Beck's crew, of course, took Obama's comments wildly out of context.

If you bother to listen to what Obama actually said, he was saying that sometimes other people say America has no right to criticize the civil rights records of other nations because  America still struggles with discrimination and its own problems. Obama agreed that we "still have problems we have to work on" but argued that "we have learned from our experience" and are seeking to overcome those issues:

And I'll be honest, everywhere we go, including here at ASEAN, sometimes people say, "Ah, why are the Americans talking about these issues?  This is none of their business; they shouldn’t be meddling in other people's business.  And also, America is not perfect.  Look, it still has racial discrimination.  It still has its own problems.  It should worry about its own problems."

And I agree with that in the sense that we definitely do still have problems we have to work on.  We still have discrimination, we still have situations where women are not treated equally.  But I think that, over the long term, the only way that humans are going to be able to work together and interact and prosper and deal with big problems is if we are able to see what we have in common with each other, and treat everybody with dignity and respect.  And that means that we have to have some principles that are not just based on our nationality, they're not just based on our tribe or our religion or our ethnicity.  Otherwise, at some point we're not going to be able to get along, and we'll have more war and we'll have more conflict -- because that's been human history.
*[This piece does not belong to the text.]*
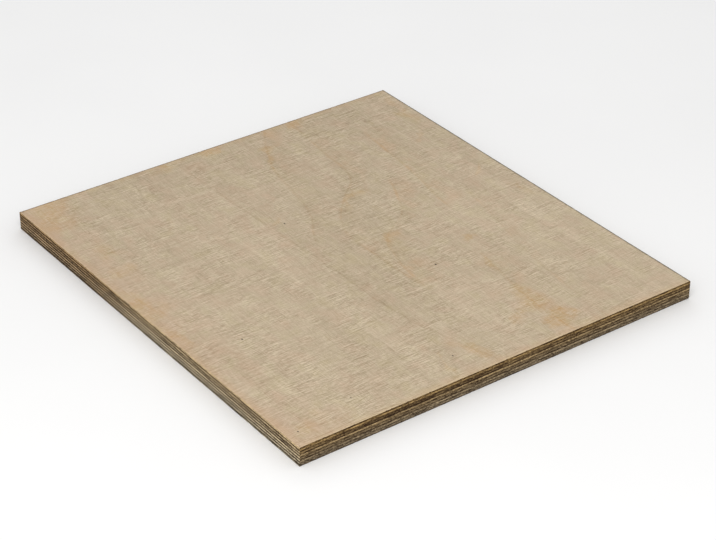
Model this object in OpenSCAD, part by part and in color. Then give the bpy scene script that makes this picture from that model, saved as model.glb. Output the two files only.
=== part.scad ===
// Birch plywood sheet, sawn to size and lying flat.
// An odd number of rotary-cut veneers is glued face to face, each with its grain at right angles
// to the next, so the layers show as bands on all four sawn edges.
// X runs across the grain of the face veneer, Y along it and Z up through the thickness.
// The origin is the centre of the underside. Veneers are numbered from the face down.

/* [Sheet] */
// Width of the sheet, across the face grain
sheet_w = 418; // [150:1:1525]
// Length of the sheet, along the face grain
sheet_l = 450; // [150:1:3050]
// Width of the chamfer where the sawn edges meet the face and the back
arris = 0.3; // [0.1:0.1:0.5]

/* [Veneers] */
// Number of veneers, odd so that the face and back grain run the same way
veneer_count = 13; // [3:2:35]
// Thickness of the face veneer and of the back veneer, once sanded
outer_t = 1.3; // [0.6:0.1:3]
// Thickness of each veneer between them
inner_t = 1.4; // [0.8:0.1:4]

/* [Hidden] */
// Whole thickness of the sheet: 18 mm with the values above
sheet_t = 2 * outer_t + (veneer_count - 2) * inner_t;

// Even veneers are the crossbands: their grain runs along X
function is_crossband(number) = number % 2 == 0;

// Two digits, so that the names sort from the face to the back
function two_digits(number) = str(number < 10 ? "0" : "", number);

// Name of an inner veneer, from its place below the face
function inner_name(number) = str(is_crossband(number) ? "crossband_" : "long_ply_", two_digits(number));

// Height of the underside of an inner veneer
function inner_z(number) = sheet_t - outer_t - (number - 1) * inner_t;

// Section of an outer veneer over one span, with its outer corners chamfered
module eased_section(span) {
    side = span / 2;
    polygon([
        [-side, 0],
        [side, 0],
        [side, outer_t - arris],
        [side - arris, outer_t],
        [arris - side, outer_t],
        [-side, outer_t - arris]
    ]);
}

// Outer veneer standing on z = 0, with its upper edges eased on all four sides
module outer_veneer() {
    intersection() {
        rotate([90, 0, 0])
            linear_extrude(sheet_l, center = true)
                eased_section(sheet_w);
        rotate([90, 0, 90])
            linear_extrude(sheet_w, center = true)
                eased_section(sheet_l);
    }
}

// Face veneer, the pale sanded show side
module face_veneer() {
    color("#bbaa91")
        translate([0, 0, sheet_t - outer_t])
            outer_veneer();
}

// Inner veneer, square to the sawn edges and as wide and as long as the sheet
module inner_veneer(number) {
    color(is_crossband(number) ? "#6b5844" : "#94826a")
        translate([-sheet_w / 2, -sheet_l / 2, inner_z(number)])
            cube([sheet_w, sheet_l, inner_t]);
}

// Back veneer, the face veneer turned over, resting on the floor
module back_veneer() {
    color("#b09c80")
        translate([0, 0, outer_t])
            mirror([0, 0, 1])
                outer_veneer();
}

face_veneer();
for (number = [2 : veneer_count - 1])
    inner_veneer(number);
back_veneer();
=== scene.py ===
"""A birch plywood sheet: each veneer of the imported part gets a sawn, sanded mesh of its own.

Lengths in the constants below are millimetres, because veneers and grain are that small; they
become metres where a mesh or a node tree is made. The floor, lamps and camera are in metres.
Places on the sheet are counted from its front left corner: x to the right across the face grain,
y to the back along it.
"""
import math

import bpy
import numpy as np
from mathutils import Matrix, Vector


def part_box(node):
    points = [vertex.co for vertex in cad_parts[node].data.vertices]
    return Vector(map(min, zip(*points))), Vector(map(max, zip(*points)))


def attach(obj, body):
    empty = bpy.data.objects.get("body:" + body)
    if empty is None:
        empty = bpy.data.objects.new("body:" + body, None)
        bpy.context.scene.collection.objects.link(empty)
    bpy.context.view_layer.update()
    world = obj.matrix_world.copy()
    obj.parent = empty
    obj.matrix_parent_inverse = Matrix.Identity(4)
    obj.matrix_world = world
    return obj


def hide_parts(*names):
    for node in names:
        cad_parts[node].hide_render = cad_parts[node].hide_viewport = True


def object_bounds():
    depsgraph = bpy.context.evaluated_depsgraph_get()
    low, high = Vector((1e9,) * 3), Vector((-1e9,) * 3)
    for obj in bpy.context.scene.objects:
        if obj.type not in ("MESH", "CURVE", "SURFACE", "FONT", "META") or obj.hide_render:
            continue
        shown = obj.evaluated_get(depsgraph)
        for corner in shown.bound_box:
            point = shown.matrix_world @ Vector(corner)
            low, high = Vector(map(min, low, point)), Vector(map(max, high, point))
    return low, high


MM = 0.001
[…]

And this is why we talk about these issues when we travel to other countries, as well.  It's not because we think we're better than other people, it's because we have learned from our own experience that if you don't respect all people, or you don’t respect all religions but also make sure that no matter how religious you are, you respect other people to have a different idea -- we've learned that if that doesn’t happen, then we have conflict.
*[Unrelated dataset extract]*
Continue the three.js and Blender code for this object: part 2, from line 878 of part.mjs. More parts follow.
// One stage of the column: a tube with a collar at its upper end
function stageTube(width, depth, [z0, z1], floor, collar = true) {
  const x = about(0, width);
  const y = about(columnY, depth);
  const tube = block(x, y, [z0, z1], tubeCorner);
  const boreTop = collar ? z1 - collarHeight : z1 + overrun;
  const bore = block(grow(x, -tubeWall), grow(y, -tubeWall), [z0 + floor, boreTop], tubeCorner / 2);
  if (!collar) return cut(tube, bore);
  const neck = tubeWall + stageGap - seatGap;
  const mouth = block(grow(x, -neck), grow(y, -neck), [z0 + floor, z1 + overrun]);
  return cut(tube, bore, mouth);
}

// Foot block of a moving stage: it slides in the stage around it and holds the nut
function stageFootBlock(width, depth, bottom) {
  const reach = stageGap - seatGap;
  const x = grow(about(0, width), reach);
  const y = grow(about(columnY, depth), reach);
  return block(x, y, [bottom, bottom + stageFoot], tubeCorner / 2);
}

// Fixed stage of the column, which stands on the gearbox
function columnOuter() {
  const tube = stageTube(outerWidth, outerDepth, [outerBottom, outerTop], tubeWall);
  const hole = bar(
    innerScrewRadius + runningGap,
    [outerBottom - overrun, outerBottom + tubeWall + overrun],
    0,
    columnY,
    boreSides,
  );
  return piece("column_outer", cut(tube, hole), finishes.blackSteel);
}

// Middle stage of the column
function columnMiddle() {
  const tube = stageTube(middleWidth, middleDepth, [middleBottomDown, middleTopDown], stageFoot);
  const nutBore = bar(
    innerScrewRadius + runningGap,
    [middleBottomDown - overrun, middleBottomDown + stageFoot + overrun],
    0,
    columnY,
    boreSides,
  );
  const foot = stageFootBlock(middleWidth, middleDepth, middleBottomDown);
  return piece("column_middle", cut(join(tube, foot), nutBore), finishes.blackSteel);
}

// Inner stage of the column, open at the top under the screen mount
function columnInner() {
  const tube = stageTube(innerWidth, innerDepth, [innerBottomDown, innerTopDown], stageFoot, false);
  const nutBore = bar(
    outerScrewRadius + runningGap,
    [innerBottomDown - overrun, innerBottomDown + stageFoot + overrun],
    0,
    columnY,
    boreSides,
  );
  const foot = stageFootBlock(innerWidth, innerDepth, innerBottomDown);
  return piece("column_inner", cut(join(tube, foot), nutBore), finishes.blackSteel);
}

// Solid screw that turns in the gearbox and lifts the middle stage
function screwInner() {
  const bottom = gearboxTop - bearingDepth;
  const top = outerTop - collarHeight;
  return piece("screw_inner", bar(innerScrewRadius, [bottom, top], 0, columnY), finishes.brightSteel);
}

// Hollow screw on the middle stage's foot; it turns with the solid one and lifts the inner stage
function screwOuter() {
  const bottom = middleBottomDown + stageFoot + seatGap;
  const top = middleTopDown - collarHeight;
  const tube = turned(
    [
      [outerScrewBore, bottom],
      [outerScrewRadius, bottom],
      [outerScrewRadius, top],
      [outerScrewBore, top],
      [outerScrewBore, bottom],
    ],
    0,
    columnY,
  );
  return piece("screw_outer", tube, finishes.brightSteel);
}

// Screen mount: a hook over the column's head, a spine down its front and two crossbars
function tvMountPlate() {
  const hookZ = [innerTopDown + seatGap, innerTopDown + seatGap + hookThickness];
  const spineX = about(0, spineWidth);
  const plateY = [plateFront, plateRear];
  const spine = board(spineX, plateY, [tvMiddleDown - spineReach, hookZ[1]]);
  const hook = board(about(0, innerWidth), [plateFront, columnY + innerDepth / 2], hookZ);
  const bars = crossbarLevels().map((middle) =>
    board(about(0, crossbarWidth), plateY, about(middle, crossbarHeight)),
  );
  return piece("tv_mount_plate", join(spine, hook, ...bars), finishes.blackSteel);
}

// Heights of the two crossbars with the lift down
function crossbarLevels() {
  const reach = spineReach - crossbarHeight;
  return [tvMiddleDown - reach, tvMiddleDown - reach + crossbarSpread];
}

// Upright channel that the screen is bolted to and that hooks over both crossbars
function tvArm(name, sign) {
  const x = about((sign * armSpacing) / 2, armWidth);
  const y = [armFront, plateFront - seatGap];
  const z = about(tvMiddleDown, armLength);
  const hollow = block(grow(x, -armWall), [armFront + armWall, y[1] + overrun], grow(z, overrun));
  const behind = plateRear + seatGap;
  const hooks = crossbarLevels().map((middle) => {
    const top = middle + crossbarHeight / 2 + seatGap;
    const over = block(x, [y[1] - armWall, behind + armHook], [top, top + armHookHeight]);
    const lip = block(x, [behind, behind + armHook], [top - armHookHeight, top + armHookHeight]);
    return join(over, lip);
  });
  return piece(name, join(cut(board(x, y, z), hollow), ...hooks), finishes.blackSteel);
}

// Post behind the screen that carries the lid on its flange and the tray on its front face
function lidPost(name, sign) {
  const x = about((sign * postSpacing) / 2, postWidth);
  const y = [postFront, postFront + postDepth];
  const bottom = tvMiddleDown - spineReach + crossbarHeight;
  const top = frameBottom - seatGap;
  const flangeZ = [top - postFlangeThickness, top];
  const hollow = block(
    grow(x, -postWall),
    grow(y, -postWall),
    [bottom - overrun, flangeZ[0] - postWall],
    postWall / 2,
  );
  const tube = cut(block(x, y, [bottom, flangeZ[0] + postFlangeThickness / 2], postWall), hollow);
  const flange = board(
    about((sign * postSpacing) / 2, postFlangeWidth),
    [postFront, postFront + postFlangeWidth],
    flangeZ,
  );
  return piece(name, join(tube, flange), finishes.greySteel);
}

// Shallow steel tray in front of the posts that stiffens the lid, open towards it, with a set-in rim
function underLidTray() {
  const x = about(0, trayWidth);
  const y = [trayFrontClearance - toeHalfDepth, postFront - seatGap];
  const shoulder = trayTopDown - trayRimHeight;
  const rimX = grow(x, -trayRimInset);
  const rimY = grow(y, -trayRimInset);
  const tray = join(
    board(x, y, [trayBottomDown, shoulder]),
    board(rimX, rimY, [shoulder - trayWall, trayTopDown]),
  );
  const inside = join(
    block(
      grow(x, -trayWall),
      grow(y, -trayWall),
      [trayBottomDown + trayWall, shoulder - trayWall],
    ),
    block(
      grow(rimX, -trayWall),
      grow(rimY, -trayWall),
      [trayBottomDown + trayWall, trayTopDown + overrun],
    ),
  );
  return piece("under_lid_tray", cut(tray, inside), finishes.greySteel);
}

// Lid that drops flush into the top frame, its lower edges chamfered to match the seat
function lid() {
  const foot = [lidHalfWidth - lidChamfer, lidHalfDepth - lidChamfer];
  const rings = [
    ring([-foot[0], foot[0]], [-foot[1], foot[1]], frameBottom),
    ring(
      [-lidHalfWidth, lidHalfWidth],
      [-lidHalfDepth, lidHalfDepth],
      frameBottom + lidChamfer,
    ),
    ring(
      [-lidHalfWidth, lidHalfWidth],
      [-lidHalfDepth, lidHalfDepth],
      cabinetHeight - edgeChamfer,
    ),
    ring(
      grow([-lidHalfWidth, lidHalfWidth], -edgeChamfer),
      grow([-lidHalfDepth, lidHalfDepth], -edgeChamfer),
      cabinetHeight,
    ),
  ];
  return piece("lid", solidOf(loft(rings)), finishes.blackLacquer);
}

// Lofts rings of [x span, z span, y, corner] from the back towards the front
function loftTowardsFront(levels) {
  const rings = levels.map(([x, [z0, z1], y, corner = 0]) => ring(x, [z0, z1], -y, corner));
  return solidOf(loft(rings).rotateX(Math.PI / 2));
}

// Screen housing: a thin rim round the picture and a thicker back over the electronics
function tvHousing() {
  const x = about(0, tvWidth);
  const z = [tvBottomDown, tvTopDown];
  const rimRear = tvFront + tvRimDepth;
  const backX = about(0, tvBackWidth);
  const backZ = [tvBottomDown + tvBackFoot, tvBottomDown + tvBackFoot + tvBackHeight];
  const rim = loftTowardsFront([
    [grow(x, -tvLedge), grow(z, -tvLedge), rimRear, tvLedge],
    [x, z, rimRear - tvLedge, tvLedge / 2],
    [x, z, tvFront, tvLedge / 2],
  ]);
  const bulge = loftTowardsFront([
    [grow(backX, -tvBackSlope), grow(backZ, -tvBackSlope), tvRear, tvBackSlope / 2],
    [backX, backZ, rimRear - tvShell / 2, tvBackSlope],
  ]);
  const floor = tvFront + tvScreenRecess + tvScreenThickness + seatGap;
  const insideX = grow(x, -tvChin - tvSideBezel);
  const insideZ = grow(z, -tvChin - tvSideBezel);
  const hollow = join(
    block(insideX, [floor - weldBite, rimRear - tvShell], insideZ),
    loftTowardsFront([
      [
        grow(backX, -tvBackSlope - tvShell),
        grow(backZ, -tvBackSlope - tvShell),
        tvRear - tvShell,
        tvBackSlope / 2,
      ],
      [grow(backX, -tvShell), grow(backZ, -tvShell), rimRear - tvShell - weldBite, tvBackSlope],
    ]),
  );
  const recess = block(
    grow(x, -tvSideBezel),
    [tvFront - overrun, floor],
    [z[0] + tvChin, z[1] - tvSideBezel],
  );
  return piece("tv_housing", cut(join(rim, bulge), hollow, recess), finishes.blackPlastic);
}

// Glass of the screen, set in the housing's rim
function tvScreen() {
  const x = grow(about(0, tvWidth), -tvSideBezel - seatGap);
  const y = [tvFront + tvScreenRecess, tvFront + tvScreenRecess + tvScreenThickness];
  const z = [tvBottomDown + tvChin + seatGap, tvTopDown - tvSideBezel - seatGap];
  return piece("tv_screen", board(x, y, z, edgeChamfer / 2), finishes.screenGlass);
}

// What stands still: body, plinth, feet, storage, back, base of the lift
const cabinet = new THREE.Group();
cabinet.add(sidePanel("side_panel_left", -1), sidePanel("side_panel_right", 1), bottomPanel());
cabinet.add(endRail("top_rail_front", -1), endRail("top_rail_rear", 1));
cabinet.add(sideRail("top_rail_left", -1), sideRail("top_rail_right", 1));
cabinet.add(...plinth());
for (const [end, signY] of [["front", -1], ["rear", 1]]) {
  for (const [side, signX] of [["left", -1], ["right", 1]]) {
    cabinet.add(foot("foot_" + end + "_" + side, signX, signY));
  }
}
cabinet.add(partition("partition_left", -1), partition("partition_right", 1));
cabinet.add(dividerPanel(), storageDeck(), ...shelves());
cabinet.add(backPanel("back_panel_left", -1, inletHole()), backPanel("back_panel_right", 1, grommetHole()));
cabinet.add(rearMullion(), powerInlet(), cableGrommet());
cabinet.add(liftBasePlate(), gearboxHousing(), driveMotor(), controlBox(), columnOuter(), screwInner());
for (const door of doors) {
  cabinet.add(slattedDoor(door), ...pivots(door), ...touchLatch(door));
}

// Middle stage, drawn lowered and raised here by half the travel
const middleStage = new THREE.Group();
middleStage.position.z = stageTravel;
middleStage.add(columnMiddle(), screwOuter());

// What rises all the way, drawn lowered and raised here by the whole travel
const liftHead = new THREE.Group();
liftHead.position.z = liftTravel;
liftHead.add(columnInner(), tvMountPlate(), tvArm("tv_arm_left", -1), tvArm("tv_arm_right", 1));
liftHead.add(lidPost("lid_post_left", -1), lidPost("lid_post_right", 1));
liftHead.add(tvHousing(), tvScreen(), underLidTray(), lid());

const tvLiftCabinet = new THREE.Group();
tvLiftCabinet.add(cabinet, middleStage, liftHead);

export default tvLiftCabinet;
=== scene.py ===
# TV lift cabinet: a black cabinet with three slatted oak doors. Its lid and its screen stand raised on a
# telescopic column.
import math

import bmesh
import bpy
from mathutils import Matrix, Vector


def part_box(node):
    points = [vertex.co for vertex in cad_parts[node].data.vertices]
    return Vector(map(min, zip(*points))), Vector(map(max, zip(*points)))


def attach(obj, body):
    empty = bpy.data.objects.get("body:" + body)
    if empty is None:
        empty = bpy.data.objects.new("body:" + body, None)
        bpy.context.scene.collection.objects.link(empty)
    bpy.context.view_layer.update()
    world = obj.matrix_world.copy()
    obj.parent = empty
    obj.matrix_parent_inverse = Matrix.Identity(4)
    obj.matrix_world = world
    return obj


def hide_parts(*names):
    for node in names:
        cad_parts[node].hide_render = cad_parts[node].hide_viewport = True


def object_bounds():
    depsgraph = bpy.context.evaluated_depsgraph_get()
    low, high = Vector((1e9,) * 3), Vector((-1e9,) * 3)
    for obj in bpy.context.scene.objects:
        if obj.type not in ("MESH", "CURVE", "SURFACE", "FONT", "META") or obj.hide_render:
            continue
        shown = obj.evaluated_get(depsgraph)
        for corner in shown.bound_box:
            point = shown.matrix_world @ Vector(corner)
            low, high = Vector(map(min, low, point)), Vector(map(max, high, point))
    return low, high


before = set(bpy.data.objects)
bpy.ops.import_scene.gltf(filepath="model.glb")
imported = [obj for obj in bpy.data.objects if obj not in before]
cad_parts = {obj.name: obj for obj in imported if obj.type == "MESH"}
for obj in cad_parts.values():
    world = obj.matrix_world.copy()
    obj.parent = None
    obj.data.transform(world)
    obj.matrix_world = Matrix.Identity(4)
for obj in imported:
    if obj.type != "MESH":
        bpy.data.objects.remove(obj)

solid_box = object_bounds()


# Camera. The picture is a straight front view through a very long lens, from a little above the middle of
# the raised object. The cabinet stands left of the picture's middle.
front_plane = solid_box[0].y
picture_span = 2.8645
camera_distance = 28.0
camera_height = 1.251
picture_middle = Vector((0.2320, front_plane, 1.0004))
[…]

And if you look at what's happening now in the Middle East, for example, that's not a -- the problem in the Middle East is not primarily a problem of the West versus Islam; the problem increasingly is, Shia thinking that Sunnis are following the wrong path, and vice versa.  And in Syria, if you're an Alawite or you're a Christian, then you're worried about what the Sunni Muslims are going to do.  And that -- the same in Africa, where-- a place like Rwanda, where in a matter of just a few months you saw a country kill hundreds of thousands of people just because of those differences.  And that's been true in all parts of the world.  So we have to fight against that.  And that means that we have to be able to promote principles that rise above any individual religion, nationality, race.  And that's what we've been trying to promote -- not always successfully.  Not everybody in America agrees with me on this, by the way.  I'll leave it at that.